Netanyahu is not only hoping to triumph – he’s even looking to increase his razor-thin majority of just 61 seats and make a lot of his problems go away in the process.
As far as his foreign policy is concerned, he feels that he has done a stellar job because the objectives are no longer as ambitious as ‘destroying Hezbollah’ or overthrowing the government in Damascus. Rather, it’s about keeping the skies over “Israel’s” strategic reach rocket-free.
That’s not to say that the prime minister does not have challenges. The top two are Benny Gantz of the “Israel” Resilience Party, and a looming indictment on criminal charges.
Gantz only announced his candidacy this week, but some polls have already put his recently formed party second to Netanyahu’s Likud.
More pragmatic predictions don’t give Gantz more than 10% of the vote, but for the opposition bloc, he will be the ideal candidate for the post of prime minister.
No matter who wins, though, no one expects radical changes in “Israel’s” foreign policy. But that’s not necessarily what’s needed, in any case. Even the slightest shifts in Tel Aviv’s approach to the new regional realities will have far reaching consequences for “Israel” and cause a ripple effect across the Middle East and beyond.
Democratic Party presidential primaries
Americans will head to the polls to elect their next president in November 2020. By the summer of that year, the main contenders for the White House will be unveiled. But before all that, there is plenty of wild and unpredictable political drama to look forward to during the Democratic primary, when the party faithful will select their candidate to challenge President Donald Trump.
And there is certainly no shortage of political contenders vying for the job.
According to the list of existing and potential candidates, the 2020 Democratic primary promises to be the largest in recent memory.
Campaigning is already well under way, and the first of twelve Democratic debates is slated for June 2019.
For the party’s leadership, the main task is putting forward the best possible candidate to unseat Trump. However, the same party leadership is highly polarized, and there is no consensus on what the ‘right’ candidate should look like.
Perhaps one of the more alarming trends in this political process is the rise of the ultra-leftists, who are increasingly identifying themselves as ‘socialists’. Organizations like the so-called Democratic Socialists of America are hoping to seize the leadership role in the Democratic Party and author its agenda for the coming decade.

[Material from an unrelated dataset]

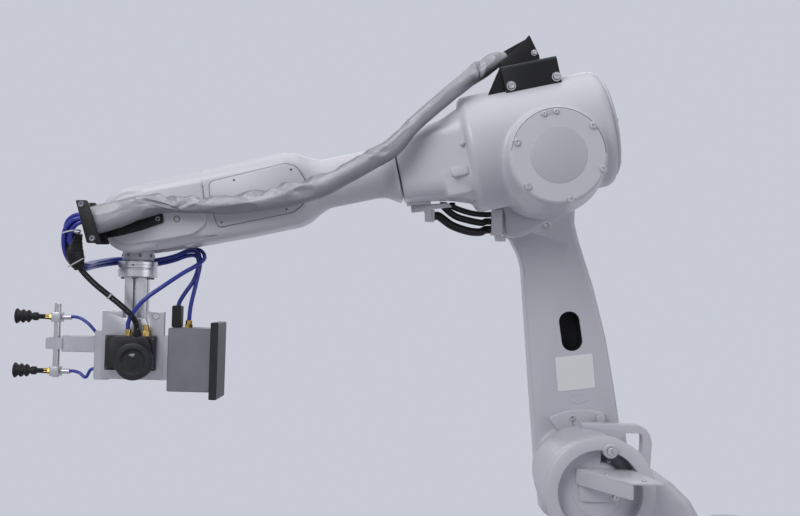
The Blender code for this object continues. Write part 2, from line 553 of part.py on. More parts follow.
# Forearm, turns on axis 4
def build_forearm():
    def section(s, half_y, half_v, radius, lift=0.0):
        return rounded_rect(along(s, 0, lift), SIDE, OVER, half_y, half_v, radius, 4)

    arm = loft("forearm_casting", [
        section(SEAM_S + SEAM_GAP, SEAM_HALF - 0.004, SEAM_HALF - 0.004, 0.030),
        section(0.2960, SEAM_HALF - 0.001, SEAM_HALF - 0.001, 0.031),
        section(0.3060, 0.0600, 0.0600, 0.040),
        section(0.3220, 0.0515, 0.0515, 0.0500),
        section(0.3400, TUBE_R, TUBE_R, TUBE_R - 0.0005),
        section(0.4360, TUBE_R, TUBE_R, TUBE_R - 0.0005),
        section(0.4560, 0.0530, 0.0555, 0.045),
        section(0.4780, 0.0600, 0.0665, 0.036),
        section(0.5000, WIDE_HALF_Y, WIDE_HALF, 0.032),
        section(0.6000, WIDE_HALF_Y, WIDE_HALF, 0.030),
        section(0.7600, WIDE_HALF_Y, 0.0685, 0.026),
        section(FOREARM_LENGTH - 0.004, WIDE_HALF_Y, WRIST_R, 0.018),
    ], PAINT)
    end = lathe("forearm_end", AXIS5, SIDE, (
        (0, -WIDE_HALF_Y), (WRIST_R - 0.006, -WIDE_HALF_Y), (WRIST_R, -WIDE_HALF_Y + 0.006),
        (WRIST_R, WIDE_HALF_Y - 0.006), (WRIST_R - 0.006, WIDE_HALF_Y), (0, WIDE_HALF_Y)), None, 40)
    fork = prism("forearm_fork", fillet(((-FORK_DEEP, -0.120), (-FORK_DEEP, 0.120), (0.120, 0.120), (0.120, -0.120)), 0.012),
                 AXIS5, ALONG, OVER, SIDE, -FORK_HALF, FORK_HALF)
    spigot = rod("forearm_spigot", along(SEAM_S + 0.010, 0, 0), along(SEAM_S + SEAM_GAP - SPIGOT_LONG, 0, 0),
                 FOREARM_SPIGOT_R, None, 40)
    join(arm, end, spigot)
    cut(arm, fork)
    for side in (1, -1):
        cut(arm, rod("tine_bore_%d" % side, AXIS5 + SIDE * side * 0.020, AXIS5 + SIDE * side * (FORK_HALF + SPIGOT_LONG),
                     TILT_PIN_R + RUN_GAP, None, 28))
    panel = fillet(((0.4706, 0.0100, 0.010), (0.4812, 0.0377, 0.010), (0.5008, 0.0470, 0.008), (0.6505, 0.0406),
                    (0.6560, 0.0000), (0.6500, -0.0480), (0.5050, -0.0480), (0.4812, -0.0360), (0.4706, -0.0100)), 0.008)
    for side, name in ((1, "forearm_cover_near"), (-1, "forearm_cover_far")):
        cover = prism(name, panel, AXIS4, ALONG, OVER, SIDE * side, WIDE_HALF_Y + FIT_GAP, WIDE_HALF_Y + 0.0032, PAINT,
                      (0.0, 0.0010), 1)
    wrist = fillet([(0.6640, 0.0460), (0.7700, 0.0480, 0.020)] + arc((FOREARM_LENGTH, 0), 0.0475, 80, -80, 12)
                   + [(0.7700, -0.0500, 0.020), (0.7000, -0.0520), (0.6700, -0.0380)], 0.010)
    for side, name in ((1, "wrist_cover_near"), (-1, "wrist_cover_far")):
        prism(name, wrist, AXIS4, ALONG, OVER, SIDE * side, WIDE_HALF_Y + FIT_GAP, 0.0684, PAINT, (0.0, 0.0015), 1)
    bar_outline = fillet(((1.1312, 0.9665), (1.1100, 0.9670), (1.0814, 0.8889), (1.1078, 0.8882)), 0.004)
    bar = plate_xz("hose_end_bar", bar_outline, 0.1399, 0.1440, BLACK)
    join(bar, plate_xz("end_bar_back", bar_outline, 0.0868, 0.0909))
    for name, x, z in (("end_bolt_up", 1.1200, 0.9590), ("end_bolt_low", 1.0975, 0.8968)):
        join(bar, rod(name, Vector((x, 0.0870, z)), Vector((x, 0.1475, z)), 0.0050, None, 12))
    strap = plate_xz("end_strap", fillet(((1.1080, 0.9080), (1.1030, 0.8950), (0.9850, 0.9350), (0.9880, 0.9520)), 0.004),
                     0.0687, 0.0725)
    join(bar, strap, rod("end_post", Vector((1.0975, 0.0714, 0.9040)), Vector((1.0975, 0.0885, 0.9040)), 0.0070, None, 12))


# Sleeved hose over the forearm
def build_hose():
    path = (HOSE_START, HOSE_START + HOSE_START_DIR * 0.012, (0.3600, 0.0195, 1.2710), (0.3988, 0.0340, 1.2414), (0.4250, 0.0600, 1.2160),
            (0.4530, 0.0850, 1.1880), (0.5105, 0.1000, 1.1330), (0.5525, 0.1080, 1.0850), (0.5930, 0.1080, 1.0590),
            (0.6374, 0.1040, 1.0330), (0.6784, 0.1000, 1.0110), (0.7233, 0.0980, 0.9967), (0.7749, 0.0955, 0.9833),
            (0.8576, 0.0935, 0.9700), (0.9319, 0.0935, 0.9674), (1.0050, 0.0960, 0.9690), (1.0561, 0.1060, 0.9500),
            (1.1012, 0.1155, 0.9330), (1.1440, 0.1155, 0.9170))
    radii = (0.0150, 0.0235, 0.0190, 0.0165, 0.0160, 0.0145, 0.0180, 0.0182, 0.0180, 0.0205, 0.0205, 0.0185, 0.0165,
             0.0148, 0.0130, 0.0175, 0.0235, 0.0240)
    tube("hose_sleeve", path, radii, SLEEVE, 40, 10)


# Tilt housing, turns on axis 5
def build_wrist():
    tilt = lathe("tilt_housing", AXIS5, SIDE, (
        (0, -TILT_HALF), (TILT_R - 0.005, -TILT_HALF), (TILT_R, 0.005 - TILT_HALF), (TILT_R, TILT_HALF - 0.005),
        (TILT_R - 0.005, TILT_HALF), (0, TILT_HALF)), PAINT, 36)
    neck = lathe("tilt_neck", Vector((TOOL_X, 0, NECK_Z)), UP, (
        (0, 0), (NECK_R, 0), (NECK_R, 0.018), (NECK_R - 0.003, 0.026), (NECK_R - 0.003, 0.070), (0, 0.070)), None, 32)
    join(tilt, neck)
    for side in (1, -1):
        join(tilt, rod("tilt_pin_%d" % side, AXIS5, AXIS5 + SIDE * side * (FORK_HALF + SPIGOT_LONG - JOINT_GAP),
                       TILT_PIN_R, None, 28))
    cut(tilt, rod("neck_bore", Vector((TOOL_X, 0, 0.840)), Vector((TOOL_X, 0, NECK_Z + SPIGOT_LONG)),
                  FLANGE_SPIGOT_R + RUN_GAP, None, 28))
    band_x = TOOL_X + BAND_AHEAD
    arm_y = -math.sqrt((NECK_R + FIT_GAP) ** 2 - (BAND_AHEAD - 0.0040) ** 2)
    band = box("tube_band", (band_x - 0.007, -0.0740, NECK_Z - 0.0045), (band_x + 0.007, -0.0440, NECK_Z + 0.0075),
               0.0025, RUBBER, 0.001)
    join(band, box("tube_band_arm", (band_x - 0.004, -0.0460, NECK_Z + 0.0015), (band_x + 0.004, arm_y, NECK_Z + 0.0070),
                   0.0010))


# Tool, turns on axis 6
def build_tool():
    lathe("tool_flange", Vector((TOOL_X, 0, FLANGE_TOP_Z)), -UP, (
        (0, -SPIGOT_LONG), (FLANGE_SPIGOT_R, -SPIGOT_LONG), (FLANGE_SPIGOT_R, 0), (FLANGE_R, 0), (FLANGE_R, 0.0120), (FLANGE_R - 0.0025, 0.0135), (FLANGE_R - 0.0025, 0.0150),
        (0, 0.0150)), ALU, 32)
    lathe("tool_adapter", Vector((TOOL_X, 0, 0.8447)), -UP, (
        (0, 0), (FLANGE_R, 0), (FLANGE_R, 0.0140), (FLANGE_R - 0.0015, 0.0155), (0, 0.0155)), ALU, 32)
    x = TOOL_X
    post = box("tool_post", (x - POST_HALF, -POST_HALF, 0.6400), (x + POST_HALF, POST_HALF, 0.8289), 0.0015, ALU)
    for side, a in (("front", SIDE), ("back", -SIDE), ("left", FWD), ("right", -FWD)):
        b = a.cross(UP)
        groove = block("post_groove_" + side, Vector((x, 0, 0.735)) + a * POST_HALF, a, b, UP, (0.0055, 0.0040, 0.120), 0.0005)
        cut(post, groove)
    plate = fillet(((0.9870, 0.6312), (0.9870, 0.7634), (1.0240, 0.7634), (1.0240, 0.7500), (1.0680, 0.7500),
                    (1.0680, 0.7634), (1.1076, 0.7634), (1.1076, 0.6312)), 0.002)
    plate_xz("tool_plate", plate, 0.0203, 0.0283, ANOD, (0.0005, 0.0005), 1)
    box("tool_block", (1.0930, -0.0350, 0.6285), (1.1239, 0.0198, 0.7237), 0.003, ANOD, 0.001)
    device = box("camera_device", (0.9996, 0.0286, 0.6500), (1.0961, 0.0600, 0.7166), 0.005, DARK, 0.002)
    join(device, lathe("device_ring", Vector((1.0525, 0.0590, 0.6680)), SIDE, (
        (0, -0.004), (0.0360, -0.004), (0.0360, 0.012), (0.0330, 0.015), (0.0240, 0.015), (0.0200, 0.010), (0, 0.010)),
        None, 32))
    bar = box("cup_bar", (1.1242, -0.0130, 0.6806), (1.1900, 0.0130, 0.7118), 0.002, ANOD, 0.001)
    post2 = rod("cup_rod", Vector((1.2035, 0, 0.6296)), Vector((1.2035, 0, 0.7745)), 0.0066, STEEL, 16)
    grip = box("rod_clamp", (1.1880, -0.0160, 0.6850), (1.2200, 0.0160, 0.7074), 0.003)
    join(bar, grip)
    cut(bar, rod("rod_seat", Vector((1.2035, 0, 0.60)), Vector((1.2035, 0, 0.80)), 0.0066 + FIT_GAP, None, 20))
    for name, z in (("cup_upper", 0.7475), ("cup_lower", 0.6415)):
        cup = lathe(name, Vector((1.2120, 0, z)), FWD, (
            (0, 0), (0.0050, 0), (0.0050, 0.028), (0.0080, 0.031), (0.0080, 0.038), (0.0055, 0.042), (0.0125, 0.048),
            (0.0080, 0.053), (0.0135, 0.059), (0.0090, 0.064), (0.0150, 0.071), (0.0140, 0.072), (0, 0.068)), RUBBER, 14)
        holder = box(name + "_clamp", (1.1943, -0.0130, z - 0.0095), (1.2128, 0.0130, z + 0.0095), 0.003)
        stem = rod(name + "_stem", Vector((1.1690, 0, z)), Vector((1.1950, 0, z)), 0.0060, None, 16)
        join(cup, holder, stem)
        cut(cup, rod(name + "_seat", Vector((1.2035, 0, z - 0.03)), Vector((1.2035, 0, z + 0.03)), 0.0066 + FIT_GAP, None, 20))
    box("side_bar", (0.9783, -0.0340, 0.6315), (0.9867, 0.0300, 0.7173), 0.001, ALU)
    gripper = box("gripper_box", (0.8950, -0.0380, 0.6103), (0.9780, 0.0340, 0.7332), 0.003, ANOD, 0.0015)
    box("gripper_plate", (0.8796, -0.0480, 0.5970), (0.8947, 0.0440, 0.7454), 0.002, DARK, 0.001)
    box("tool_connector", (0.9590, -0.0120, 0.7335), (0.9770, 0.0120, 0.7760), 0.003, RUBBER, 0.001)


# Air tubes: from the hose to the joint block, and on to the tool
def build_tubes():
    path = ((1.1535, 0.1155, 0.9180), (1.1680, 0.1080, 0.9000), (1.1660, 0.0880, 0.8720), (1.1400, 0.0300, 0.8600),
            (1.1180, -0.0420, 0.8600), (1.1000, -0.0585, 0.8632), (1.0781, -0.0590, 0.8635))
    for i, name in enumerate(("air_tube_a", "air_tube_b", "air_tube_c")):
        tube(name, path, TUBE_SMALL_R, BLUE, 26, 7, (90 + 120 * i, 1.24 * TUBE_SMALL_R), faces=(None, -FWD))
    tube("air_tube_d", ((1.0629, -0.0520, 0.8635), (1.0300, -0.0530, 0.8640), (0.9900, -0.0540, 0.8720),
                        (0.9560, -0.0500, 0.8820), (0.9300, -0.0320, 0.8780), (0.9200, -0.0120, 0.8520),
                        (0.9260, -0.0040, 0.8200), (0.9360, -0.0020, 0.7780), (0.9400, -0.0020, 0.7345)),
         TUBE_SMALL_R, BLUE, 28, 7, faces=(-FWD, None))
    tube("air_tube_e", ((1.0629, -0.0660, 0.8635), (1.0300, -0.0680, 0.8630), (0.9900, -0.0680, 0.8620),
                        (0.9500, -0.0560, 0.8560), (0.9380, -0.0260, 0.8360), (0.9480, 0.0200, 0.8080),
                        (0.9660, 0.0440, 0.7860), (1.0060, 0.0520, 0.7640), (1.0400, 0.0480, 0.7440),
                        (1.0500, 0.0450, 0.7186)), TUBE_SMALL_R, BLUE, 30, 7, faces=(-FWD, None))


build_base()
build_turret()
build_lower_arm()
build_housing()
build_harness()
build_forearm()
build_hose()
build_wrist()
build_tool()
build_tubes()
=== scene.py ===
import json
import math
import random

import bmesh
import bpy
from mathutils import Matrix, Vector, noise

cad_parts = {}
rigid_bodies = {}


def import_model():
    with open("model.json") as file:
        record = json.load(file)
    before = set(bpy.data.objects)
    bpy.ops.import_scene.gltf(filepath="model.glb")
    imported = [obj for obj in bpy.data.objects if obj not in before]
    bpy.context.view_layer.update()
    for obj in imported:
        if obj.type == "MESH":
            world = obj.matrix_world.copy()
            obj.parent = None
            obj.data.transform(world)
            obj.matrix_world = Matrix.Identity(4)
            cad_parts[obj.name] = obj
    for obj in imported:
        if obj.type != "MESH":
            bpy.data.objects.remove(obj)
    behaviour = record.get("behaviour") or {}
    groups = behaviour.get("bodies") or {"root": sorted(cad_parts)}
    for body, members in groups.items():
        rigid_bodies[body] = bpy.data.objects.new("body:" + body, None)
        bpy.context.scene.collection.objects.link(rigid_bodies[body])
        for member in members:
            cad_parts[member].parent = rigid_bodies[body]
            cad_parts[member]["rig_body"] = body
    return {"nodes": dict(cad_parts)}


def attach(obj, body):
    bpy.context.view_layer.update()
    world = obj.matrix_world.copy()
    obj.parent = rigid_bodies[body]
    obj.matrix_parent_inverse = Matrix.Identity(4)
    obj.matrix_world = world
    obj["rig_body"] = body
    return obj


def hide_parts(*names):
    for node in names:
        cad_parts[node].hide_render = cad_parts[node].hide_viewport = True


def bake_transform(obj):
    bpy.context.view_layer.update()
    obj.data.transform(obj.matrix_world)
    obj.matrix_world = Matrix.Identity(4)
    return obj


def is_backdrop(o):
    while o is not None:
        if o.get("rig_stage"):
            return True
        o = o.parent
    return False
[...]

These organizations, which are leading the charge in modern-day political correctness, as well as radical feminism and environmentalism, have already helped lawmakers like Alexandria Ocasio-Cortez get elected.
Earlier this month, Ocasio-Cortez rushed to the defense of her fellow freshman Congresswoman, Rashida Tlaib, who famously exclaimed “we’re going to impeach the motherf****r,” in reference to Trump.
“I got your back @RashidaTlaib – the Bronx and Detroit ride together,” Ocasio-Cortez wrote in a Twitter post.
Although such poor communication skills are of little relevance to the rest of the world, such individuals and their backers pose a threat to global stability due to their belief in the need to eliminate the existence of state sovereignty for the sake of ‘cultural diversity’ and ‘universal values’.
If they are at the helm of what could very well be a triumphant Democratic Party in 2020, the world will witness the birth of a new US foreign policy doctrine.
The race for 5G
2019 is likely to see a continuation of the trade war between the US and China, in one form or another.
Some of the fiercest competition will focus on 5G mobile networks.
This fifth-generation telecommunication standard targets a high data rate, reduced latency, energy saving, cost reduction, a higher system capacity, and massive device connectivity.
It is meant to aid in the management of massive infrastructure projects, production facilities and transportation networks.
In recent months, Washington and its Western allies have orchestrated a well-coordinated attack on the leading producer of this new technology – China’s Huawei.
It began with the arrest of the company’s chief financial officer, Meng Wanzhou, last month in Canada – a maneuver quickly linked to the US-China trade battle.
Since then, Germany and the UK have announced that they are considering banning Huawei from providing 5G equipment in their countries over supposed fears of ‘Chinese espionage’.
So far, Beijing has refused to retreat in the face of American pressure. Huawei is continuing to aggressively push its technologies in the Asia-Pacific region, India, Central Asia and Russia.
The domestic market alone offers great potential, which Huawei’s USD 100 billion in expected revenues for 2018 clearly illustrates.
The tussle between the Americans and the Chinese may delay the planned rollout of 5G technology but that will not make 2019 any less interesting.